How do you and your clients ensure the digital ID stays ‘alive’ and readable through years of laundry cycles or heavy wear?
This is partly a physical durability question and partly a data architecture question, and both matter. On the physical side, the carrier technology itself, whether woven label, heat-transfer or embedded chip, needs to be specified for the product's expected lifecycle. A QR on a paper hangtag serves a different purpose than one woven into a care label or encoded in an NFC chip. For products with long or intensive use cycles, the specification conversation is part of the implementation scoping.
On the data side, the more important question is what happens to the underlying passport infrastructure over time, because the physical carrier is only as useful as the endpoint it points to. Renoon builds DPP infrastructure with data persistence and URL stability as non-negotiable requirements. A scan five years from now needs to resolve to a valid, current record, not a broken link. That is less glamorous than the QR itself, but it is where most DPP implementations will quietly fail if they do not plan for it from the beginning.
Last but not least, what motivated you to move away from a consumer-facing app toward a platform specialising in Digital Product Passports and supply chain traceability?

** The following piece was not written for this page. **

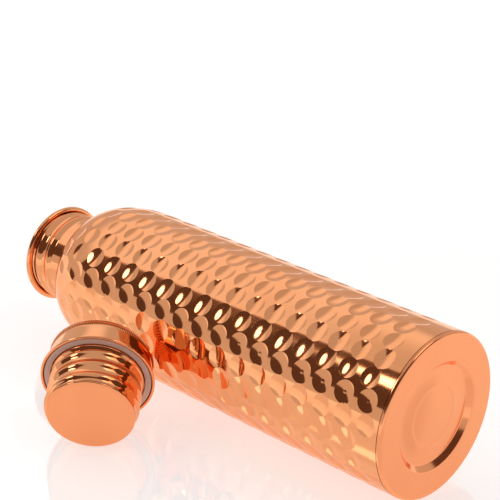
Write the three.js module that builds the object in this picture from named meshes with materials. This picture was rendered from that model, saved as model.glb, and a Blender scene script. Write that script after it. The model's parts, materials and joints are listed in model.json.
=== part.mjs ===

The honest answer is that the consumer app taught us something we could not have learned any other way: consumers want transparency, but brands control whether it exists. You can build the most beautiful product discovery experience, and it hits a ceiling the moment the underlying data is not there. We kept running into the same wall, and it was not a demand problem, but a more structural one. The information brands have about their own products is fragmented, unverified and not designed to be shared at product level. At some point it became obvious that the more important problem to solve was upstream. DPP regulation gave that work a deadline, but the infrastructure gap we were building into existed long before the regulation did.
The interview was conducted in written format.